Later, the desegregation of schools and the extent to which a community school should be mandated to open its doors to individuals of a different race were important issues before all federal courts. Alexander touches briefly on the struggle between federal and state which, at the same time of the desegregation movement, was titled toward the federal controlling state activity. In the personal memory of some who will read this article, the Southern District Court decided Deal v. Cincinnati Bd. Of Educ., Bronson v. Bd. of Educ., and Penick v. Columbus Bd. of Educ., concerning the scope of integration of schools in the southern part of Ohio.

The book touches on jurisdictional problems such as state-federal relations which seem constantly to be present. For example, should the Eleventh Amendment override the Fourteenth when it comes to determining the ability of the federal government to impose its power visa vi civil rights or laws concerning disability or the power of women to apply for relief in federal courts if the state court leaves them with nothing?

This book is a solid history of our judicial system written by someone who is both a historian and a lawyer. It describes the growth of the U.S. Court system by focusing on one federal district court out on ninety-one and the types of cases handled by the judges. The U.S. district courts are, as Alexander notes in her introduction, “more than arenas in which individual citizens come to protect their constitutional rights and freedoms and the federal government enforces its laws against those accused of violations and noncompliance. They also provide forums in which private parties can resolve their disputes peacefully.”

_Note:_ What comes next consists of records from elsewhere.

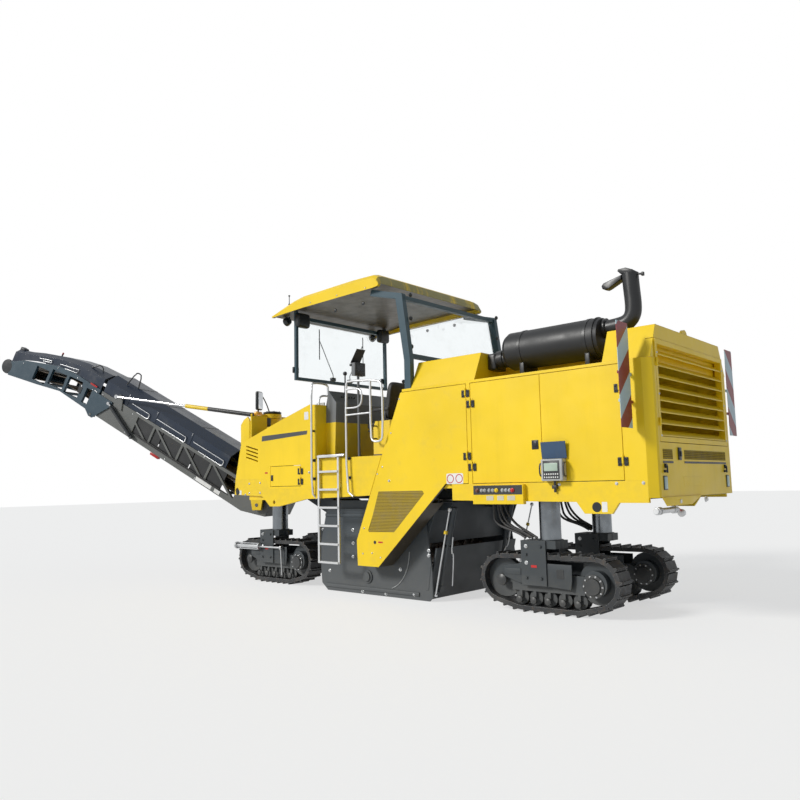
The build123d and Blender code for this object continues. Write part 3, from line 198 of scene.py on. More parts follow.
def painted(name, colour, rough, dust, dust_top, wear, bare=(0.3, 0.29, 0.28), grain=0.02):
    """Machine paint: faint mottling, rain streaks, road dust that thins with height, rubbed edges."""
    g = Graph(name)
    broad = g.noise(0.9, 3)
    patch = g.noise(5.0, 5, 0.65)
    base = g.mix(g.remap(broad, 0.35, 0.7), scaled(colour, 1.04), scaled(colour, 0.9))
    run = g.noise(1.0, 4, 0.6, g.stretched((7.0, 7.0, 0.55)))
    base = g.mix(g.times(g.remap(run, 0.52, 0.78), 0.12), base, scaled(colour, 0.55))
    film = g.film(patch, g.split(g.place)[2], dust_top, 0.15, dust * 1.6)
    base, soft = g.rubbed(g.mix(film, base, DUST), wear, bare)
    gloss = g.math("ADD", g.remap(patch, 0.3, 0.75, rough - 0.06, rough + 0.1), g.times(film, 0.3), True)
    return g.shade(base, gloss, 0.0, g.bump(g.noise(160.0, 2), 0.12, grain * 0.02, soft))


def rusty_steel(name, colour, rust, amount=0.4, rough=0.55, metal=0.7, scale=9.0, dust=0.3):
    """Bare steel that work has scoured bright in places and rust has taken in others."""
    g = Graph(name)
    cloud = g.noise(scale, 7, 0.68, distort=0.4)
    share = g.remap(cloud, 0.62 - 0.3 * amount, 0.8 - 0.25 * amount)
    base = g.dusted(g.mix(share, colour, rust), g.noise(2.2, 4), 0.45, 0.75, dust)
    mask, soft = g.edges(0.004)
    base = g.mix(g.times(mask, 0.55), base, (0.62, 0.61, 0.6))
    shiny = g.math("SUBTRACT", metal, g.times(share, metal * 0.9), True)
    return g.shade(base, g.remap(cloud, 0.3, 0.8, rough - 0.18, rough + 0.25), shiny,
                   g.bump(g.noise(70.0, 5, 0.7), 0.35, 0.002, soft))


def metal_finish(name, colour, rough, brushed=0.0):
    """Plated or drawn metal with fine upright lines."""
    g = Graph(name)
    lines = g.noise(1.0, 3, 0.6, g.stretched((90, 90, 2)))
    smear = g.noise(6.0, 4)
    base = g.mix(g.remap(smear, 0.4, 0.75), colour, scaled(colour, 0.78))
    gloss = g.math("ADD", g.remap(smear, 0.35, 0.75, rough * 0.75, rough * 1.5), g.times(lines, brushed), True)
    return g.shade(base, gloss, 1.0, g.bump(lines, 0.08 + brushed, 0.0006, g.soft()))


def rubber_finish(name, colour=grey(0.028), rough=0.72, dust=0.45, dust_colour=DUST, grit=60.0):
    """Dusty rubber with a fine grit."""
    g = Graph(name)
    cloud = g.noise(7.0, 6, 0.7)
    base = g.mix(g.remap(g.noise(grit, 3), 0.3, 0.8), colour, scaled(colour, 1.9))
    base = g.dusted(base, cloud, 0.42, 0.72, dust, dust_colour)
    return g.coat(base, cloud, 0.8, (rough - 0.1, rough + 0.15), grit, 0.3, 0.0015, detail=4)


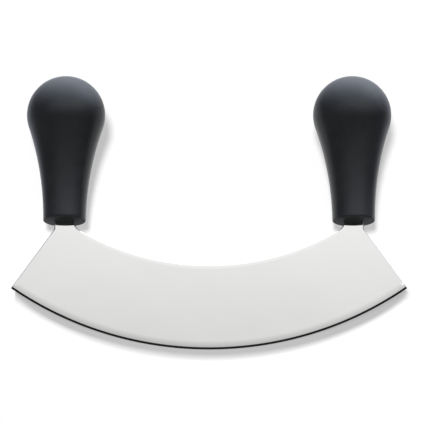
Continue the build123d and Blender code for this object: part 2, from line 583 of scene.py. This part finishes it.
select_edges(blade, stamped_corner)
bpy.ops.mesh.bevel(
    offset=outline_round, segments=round_steps, profile=0.5, affect="EDGES", clamp_overlap=False
)
close_mesh()
describe(blade)

# %% [markdown]
# ## Grinding the edge
# A blade is ground from both faces. The grinder's section is a V with hollow flanks: two narrow
# flats that meet at the cutting edge, and above each a long shallow arc that runs out in the
# blade's face. The section is drawn across the blade's middle, spun about the cutting edge's centre
# and taken away from the blank.

# %% The grinder's section
clear = 1 * mm
outside = -edge_allowance - clear
above = half_thickness + clear
taper_turn = math.degrees(math.asin(taper_height / taper_radius))
taper_centre = taper_radius - half_thickness
taper_steps = 10

ring = start_line("grinding_ring", 0, grind_height, half_thickness)
arc_round((0, grind_height, -taper_centre), taper_turn, taper_steps, axis=(1, 0, 0))
line_to(ring, 0, 0, 0)
line_to(ring, 0, bevel_height, -bevel_half_thickness)
arc_round((0, grind_height, taper_centre), taper_turn, taper_steps, axis=(1, 0, 0))
for y, z in (
    (grind_height, -above), (outside, -above), (outside, above), (grind_height, above),
    (grind_height, half_thickness),
):
    line_to(ring, 0, y, z)
bpy.ops.mesh.select_all(action="SELECT")
bpy.ops.mesh.remove_doubles(threshold=weld)
print("the rounded grind turns by", round(taper_turn, 1), "degrees")

# %% Spin it and grind the blade
half_ring = 38
arc_round(edge_centre, half_ring, 2 * half_ring)
bpy.ops.mesh.edge_face_add()
bpy.ops.object.mode_set(mode="OBJECT")
mirror_across(ring, merge_threshold=weld)
only(ring)
bpy.ops.object.mode_set(mode="EDIT")
close_mesh()
describe(ring)
cut(blade, ring)
describe(blade)

# %% [markdown]
# ## The tangs
# Each neck goes on inside its handle as a tang: a flat bar with a rounded end and three holes.
# Plastic flows through the holes and holds the handle on. The tang keeps the sheet's full
# thickness, because only the blade is ground and polished. It is drawn once, drilled, mirrored and
# joined to the blade.

# %% Tangs
tang_width = 8.9 * mm
tang_length = 56 * mm
tang_half_thickness = half_thickness + 0.15 * mm
tang_hole_radius = 2.5 * mm
tang_hole_count = 3
drill_length = 4 * mm
tang_end_steps, hole_sides = 24, 48
last_hole = handle_end + tang_length - tang_width / 2
hole_pitch = (last_hole - handle_end) / tang_hole_count


def tang_bar(name):
    """The right tang as a plain bar, without its holes."""
    bar = start_line(name, axis_x - tang_width / 2, handle_end)
    line_to(bar, axis_x - tang_width / 2, last_hole)
    arc_round((axis_x, last_hole, 0), -180, tang_end_steps)
    line_to(bar, axis_x + tang_width / 2, handle_end)
    thicken(tang_half_thickness)
    return bar


tangs = tang_bar("tangs")
for i in range(tang_hole_count):
    bpy.ops.object.select_all(action="DESELECT")
    bpy.ops.mesh.primitive_cylinder_add(
        vertices=hole_sides, radius=tang_hole_radius, depth=drill_length,
        location=(axis_x, last_hole - i * hole_pitch, 0),
    )
    cut(tangs, bpy.context.active_object)
mirror_across(tangs, use_mirror_merge=False)
cut(blade, tangs, "UNION")
describe(blade)

# %% [markdown]
# ## The blade's shading
# The broad flat has to mirror like glass, so its corners take their normals from the largest face
# beside them, and the honed flats keep a crisp shoulder. The finished blade is then laid down, and
# the turn and the move go into its mesh.

# %% Shade the blade
shoulder_radius = edge_radius - bevel_height
shoulder_slack = 0.02 * mm
blade_crease = math.radians(24)


def honed_shoulder(edge):
    """Whether an edge lies on the line where a honed flat meets the rounded grind."""
    return all(
        abs(v.co.z) > bevel_half_thickness - shoulder_slack
        and abs(from_edge_centre(v.co) - shoulder_radius) < shoulder_slack
        for v in edge.verts
    )


only(blade)
bpy.ops.object.shade_smooth_by_angle(angle=blade_crease)
select_edges(blade, honed_shoulder)
bpy.ops.mesh.mark_sharp()
bpy.ops.object.mode_set(mode="OBJECT")
apply_modifier(blade, "WEIGHTED_NORMAL", keep_sharp=True, mode="FACE_AREA", weight=100)
print(sum(edge.use_edge_sharp for edge in blade.data.edges), "sharp edges on the blade")


# %% Lay it down
def lay_down(piece):
    """Turns and moves a piece from the knife's plane to the table, with its place in its mesh."""
    only(piece)
    piece.matrix_world = laid @ piece.matrix_world
    bpy.ops.object.transform_apply(location=True, rotation=True, scale=True)


lay_down(blade)
for end, packed in zip((min, max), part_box("blade")):
    mine = Vector([end(v.co[i] for v in blade.data.vertices) for i in range(3)])
    print("the blade's corner differs by", [round(c / mm, 3) for c in mine - packed], "mm")

# %% [markdown]
# ## The grips
# Each handle is turned in form: a ball for the palm, a waist for the fingers and a flat end round
# the neck. Such a form is half of its outline, spun about its axis. The same drawing, taken in by
# the wall's thickness and with grooves in it, is the form of the core inside, and it is cut out of
# the grip so that the two fit.

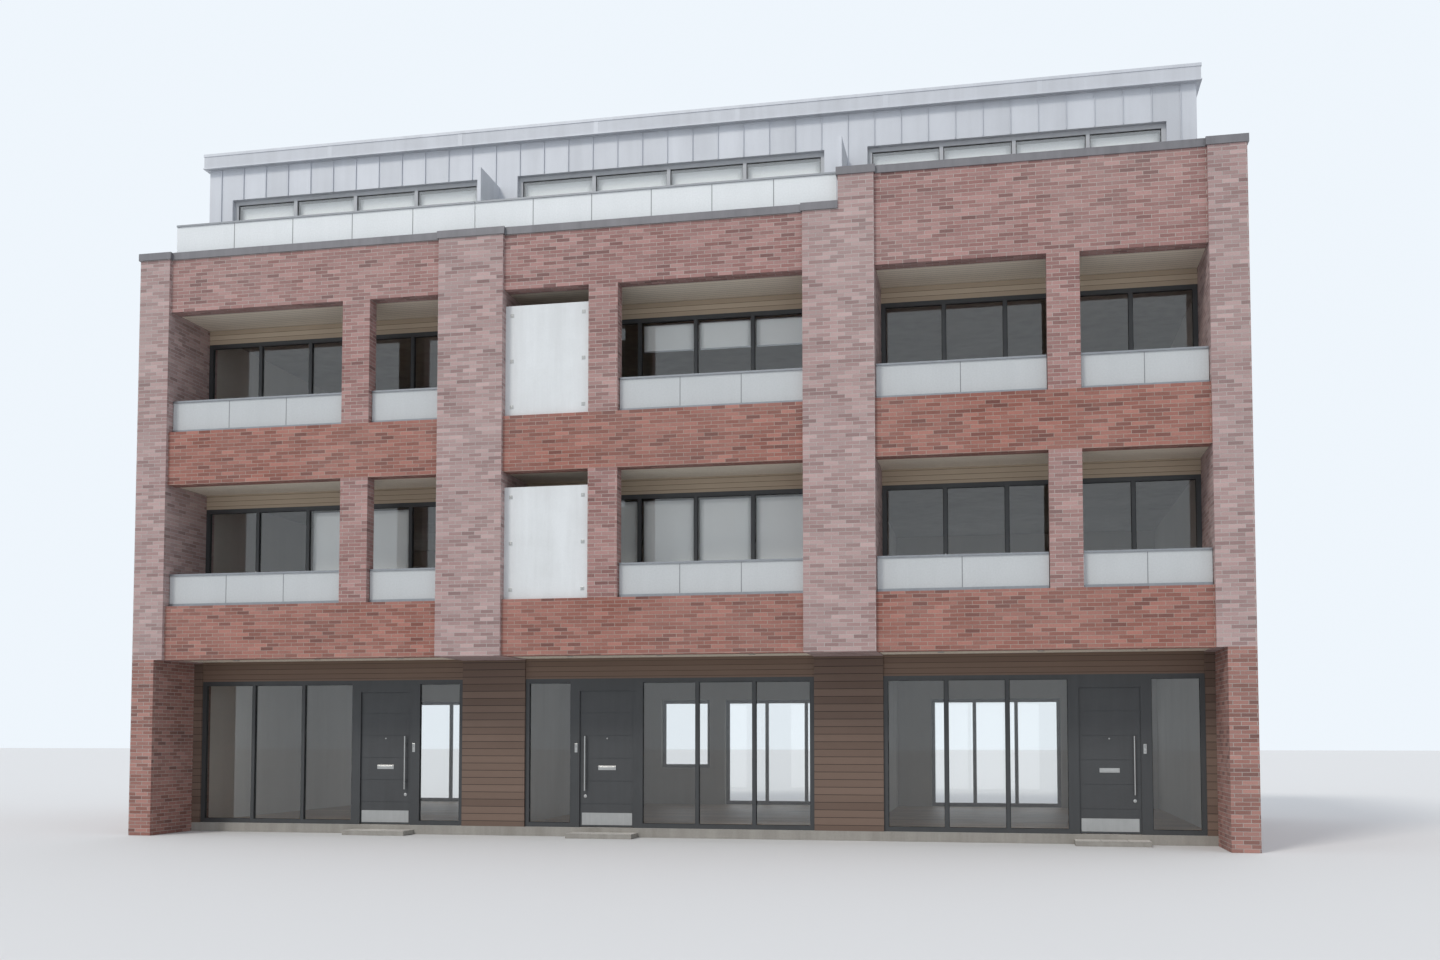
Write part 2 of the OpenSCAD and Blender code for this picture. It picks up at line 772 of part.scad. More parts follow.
module top_glass() {
    color(glass_tint, 0.5) for (i = houses) {
        panes(terrace_window_x0(i), terrace_window_x1(i), floor_z(3), floor_z(3) + terrace_window_h,
              top_wall_y, terrace_lights);
        in_house(i) for (o = rear_openings(3)) {
            z = floor_z(3) + o[2];
            panes(o[0], o[0] + o[1], z, z + o[3], top_rear_frame_y, o[4]);
        }
    }
}

// A flat roof whose covering lies within a kerb, with a drip groove under its edge.
module roof_slab() {
    x = row_w / 2 - roof_side_setback;
    y0 = wall_y - roof_front_overhang;
    y1 = rear_y - roof_rear_setback;
    groove = 20;
    color(metal_pale) difference() {
        block(-x, x, y0, y1, roof_base_z, roof_z);
        block(-x + kerb_w, x - kerb_w, y0 + kerb_w, y1 - kerb_w, roof_z - kerb_h, roof_z + past);
        for (g = [y0 + 2 * groove, y1 - 3 * groove]) {
            block(-x + 2 * groove, x - 2 * groove, g, g + groove, roof_base_z - past, roof_base_z + groove);
        }
    }
}

ground_slab();
left_end_wall();
right_end_wall();
party_walls();
rear_wall();
left_end_pier();
party_piers();
right_end_pier();
lower_band();
middle_band();
front_parapets();
loggia_pillars();
parapet_copings();
first_floor_slab();
second_floor_slab();
terrace_slab();
soffit_boards();
lintel_boards();
ground_wall_panels();
ground_front_frames();
ground_front_glass();
door_frames();
first_floor_frames();
first_floor_glass();
second_floor_frames();
second_floor_glass();
balustrade_shoes();
balustrade_glass();
balustrade_rails();
privacy_panels();
terrace_dividers();
rear_frames();
rear_glass();
window_sills();
top_front_wall();
top_rear_wall();
top_side_walls();
top_frames();
top_glass();
roof_slab();
left_door();
left_door_handle();
middle_door();
middle_door_handle();
right_door();
right_door_handle();
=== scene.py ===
# %% [markdown]
# # A row of three brick terraced houses
#
# The row has a brick grid of piers, bands and pillars with open loggias behind it, a ground
# storey set back under the grid, and a set-back storey clad in grey sheet on top. The real
# construction comes in as a fixed frame, in metres, with the front facing -Y. This lesson
# gives every part its finish, and adds what is too fine for the frame, such as gaskets,
# cladding seams, blinds and bells.

# %% Load the frame
import math

import bmesh
import bpy
from mathutils import Matrix, Vector


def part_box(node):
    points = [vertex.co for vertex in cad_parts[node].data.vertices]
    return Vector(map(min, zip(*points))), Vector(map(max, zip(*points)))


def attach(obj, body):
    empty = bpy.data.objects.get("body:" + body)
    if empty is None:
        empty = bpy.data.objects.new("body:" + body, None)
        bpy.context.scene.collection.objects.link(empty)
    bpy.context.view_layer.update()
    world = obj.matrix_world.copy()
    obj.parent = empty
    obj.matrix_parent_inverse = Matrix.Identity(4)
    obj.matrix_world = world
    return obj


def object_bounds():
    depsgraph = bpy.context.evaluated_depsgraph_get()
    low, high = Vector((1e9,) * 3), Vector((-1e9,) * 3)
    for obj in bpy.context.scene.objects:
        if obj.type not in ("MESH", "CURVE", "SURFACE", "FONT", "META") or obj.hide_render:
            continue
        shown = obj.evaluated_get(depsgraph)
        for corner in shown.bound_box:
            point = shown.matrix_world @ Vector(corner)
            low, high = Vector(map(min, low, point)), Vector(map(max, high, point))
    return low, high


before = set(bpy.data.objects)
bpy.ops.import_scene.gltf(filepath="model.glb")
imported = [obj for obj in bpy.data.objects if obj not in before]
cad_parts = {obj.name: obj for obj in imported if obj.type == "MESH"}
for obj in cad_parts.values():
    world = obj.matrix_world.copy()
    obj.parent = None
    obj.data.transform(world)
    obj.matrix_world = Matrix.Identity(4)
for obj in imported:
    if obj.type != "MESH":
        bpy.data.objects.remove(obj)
frame_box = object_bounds()
low, high = frame_box
print("nodes:", len(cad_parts), "size:", [round(b - a, 3) for a, b in zip(low, high)])


# %% Adding an object
def add_object(name, data):
    """Puts a mesh, lamp or camera into the scene under its own name."""
    added = bpy.data.objects.new(name, data)
    bpy.context.scene.collection.objects.link(added)
    return added


# %% [markdown]
# ## Camera
#
# The photo was taken from eye height in front of the right house, with the camera turned to
# the left. Upright lines stay almost upright in it, although the horizon lies low. So the
# camera is tilted up by only 3 degrees, and its lens is shifted up for the rest. The copings
# stand a little out from the brick, whose face lies that far inside the frame's box.

# %% Camera
COPING_OUT = 0.025
TURN = math.radians(11.5)
TILT = math.radians(3)
EYE_HEIGHT = 1.64
FROM_LEFT_END = 14.27
FROM_FRONT = 20.68
LENS_MM = 34.5
LENS_SHIFT = 0.128
FARTHEST_SEEN = 500
front_y = low.y + COPING_OUT

camera_data = bpy.data.cameras.new("front_camera")
camera_data.sensor_width = 36
camera_data.lens = LENS_MM
camera_data.shift_y = LENS_SHIFT
camera_data.clip_end = FARTHEST_SEEN
camera = add_object("front_camera", camera_data)
camera.location = (low.x + COPING_OUT + FROM_LEFT_END, front_y - FROM_FRONT, EYE_HEIGHT)
look = Vector((-math.sin(TURN), math.cos(TURN), math.tan(TILT)))
camera.rotation_euler = look.to_track_quat("-Z", "Y").to_euler()
bpy.context.scene.camera = camera
print("camera at", [round(c, 2) for c in camera.location])

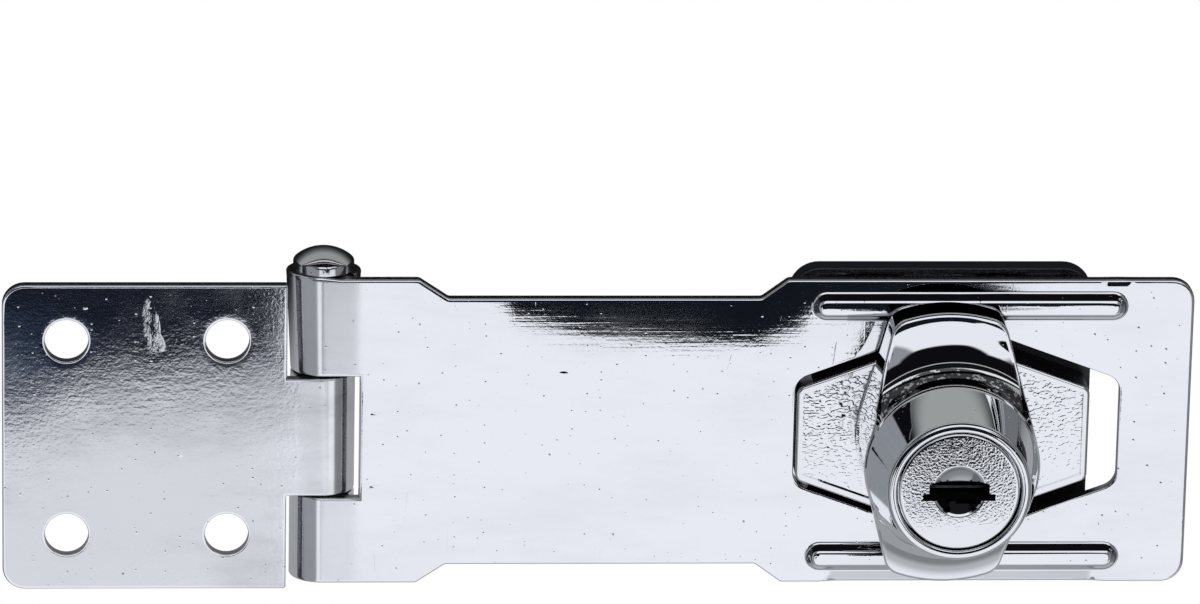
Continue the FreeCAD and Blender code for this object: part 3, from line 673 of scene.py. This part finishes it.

There was quite a but more about the origins of the Court, and the role it and the judges who sat on its bench played in Ohio's history that can be explained and summed up in one, short book review.

The book is worth reading, but don't settle down with it in a comfortable chair when you are tired. While some histories are written like novels. This one is detailed and cannot be called light reading. It has much information stuffed into 274 pages of text and at times seems to hop rather than flow from topic to topic.

The length of the discussion of the Garner case is long and heavily footnoted. The small print makes reading the book a bit more difficult than necessary.

That said, it is an important study of the court system. Perhaps, it would be good for the first year law students to read so they understand how the court system developed and what some of the major arguments have been. Certainly, we who practice in the courts should read this book to gain valuable background into our legal system and its history.

1. Alexander, A Place of Recourse, p. 43. The real Margaret Garner was returned with other escaped slaves to Kentucky and was sold down the river before Ohio Governor Chase's request for Garner to be returned to Ohio to be tried for murder could be honored by the Kentucky Governor. On the way downriver, her boat sank and another of her children died.